Because Andy felt like he deserved it after his efforts, and to celebrate a successful first week in the van, we rounded off the evening with pizza and beer in a bar in Cornudella. This morning has been a slow start - I've been writing this, drinking large amounts of coffee and eating caño - a pastry like a sausage roll but filled with chocolate cream instead! Off to Villenova de Prades for more easy mileage in a few minutes though, then the plan is to keep heading south...

Friday 3 January 2014

Escape to the sun (nearly)...

Quick breakfast stop
So after about a month of frantic packing and work-finishing, followed by two lovely family Christmases, we've finally left the country. Last week was spent putting the final finishing touches to the van, including sewing cut up sleeping bags together to make a more packable duvet, and making some fancy tie-backs to keep our curtains under control.  We managed to squeeze in some time to drop in on some friends too.

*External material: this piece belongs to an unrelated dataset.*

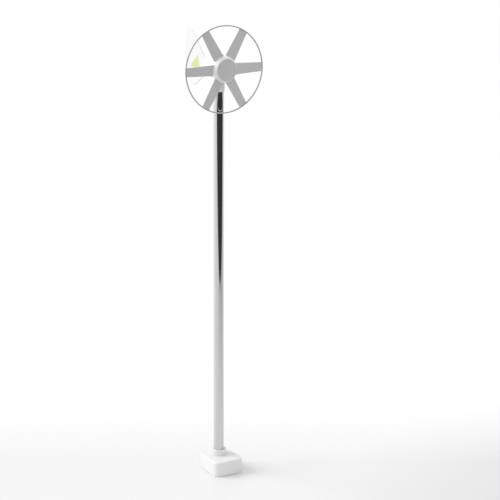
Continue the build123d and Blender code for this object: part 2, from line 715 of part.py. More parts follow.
# === Nacelle, neck and tail ================================================================
def fin_outline():
    """The fin's outline, as (distance behind the pole axis, height above the shaft)."""
    with BuildLine() as outline:
        front = Spline((118, 12), (150, 32), (200, 83), (256, 137), (308, 179),
                       tangents=((1, 0.3), (1, 0.7)))
        top = Spline(front @ 1, (325, 188), (358, 192), (372, 179), tangents=((1, 0.67), (0.35, -1)))
        rear = Spline(top @ 1, (386, 88), (388, -12), (366, -98), tangents=((0.2, -1), (-0.35, -1)))
        corner = Spline(rear @ 1, (342, -131), (306, -137), tangents=((-0.35, -1), (-1, 0.03)))
        below = Spline(corner @ 1, (230, -105), (165, -67), (118, -40), tangents=((-1, 0.03), (-1, 0.42)))
        Polyline(below @ 1, (50, -20), (50, 18), front @ 0)
    return outline.line


def fin_solid(half_thickness, mode=Mode.ADD):
    """The fin plate, or the slot that it fills in the nacelle."""
    with BuildSketch(fin_plane.offset(-half_thickness)) as outline:
        add(fin_outline())
        make_face()
    extrude(outline.sketch, amount=2 * half_thickness, mode=mode)


with BuildPart() as tail_fin:
    fin_solid(fin_thickness / 2)
    fin_bolt_holes(3)
save(tail_fin, "tail_fin")

with BuildPart() as fin_bolts:
    fin_bolt_holes(3, Mode.ADD)
    reach = lug_inner + lug_thickness
    for side in (-1, 1):
        heads = [Plane(origin=(side * reach, along, axis_height + height), z_dir=(side, 0, 0))
                 for along, height in fin_bolt_spots]
        hex_heads(heads, 10, 4)
save(fin_bolts, "fin_bolts")

decal_corners = [(214, -30), (238, 50), (328, -24), (334, -32)]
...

On the evening of New Years Day we slept in the van in the driving wind and rain outside Andy's parents' flat. The van stayed very cosy though, giving me confidence that our insulation will be able to cope with whatever winter nights in Spain can throw at us.

Cosy...


We started the drive down to Folkestone at 5 am - Andy very kindly took on this leg of driving so all I had to do was drag myself the two metres from bed to the passenger seat before falling asleep again. After an uneventful Eurotunnel crossing, and fuelled by double espresso, I drove from Calais to Orléans in one push. Northern France was bathed in glorious sunshine, which was a lovely change from the weather in the UK the past few weeks. This is me (and Aleksandr) basking in the warmth:


We stopped for the night above the Gorge du Tarn, near a village called Le Massegros. We'd hoped to get a little climbing in this morning, but unfortunately the weather closed in overnight and we woke up to this:

Gorge de la Jonte in the mist Gorge du Tarn in the mist


Apparently, the south of France isn't south enough to find the sun at this time of year, so we'll keep going. To Spain!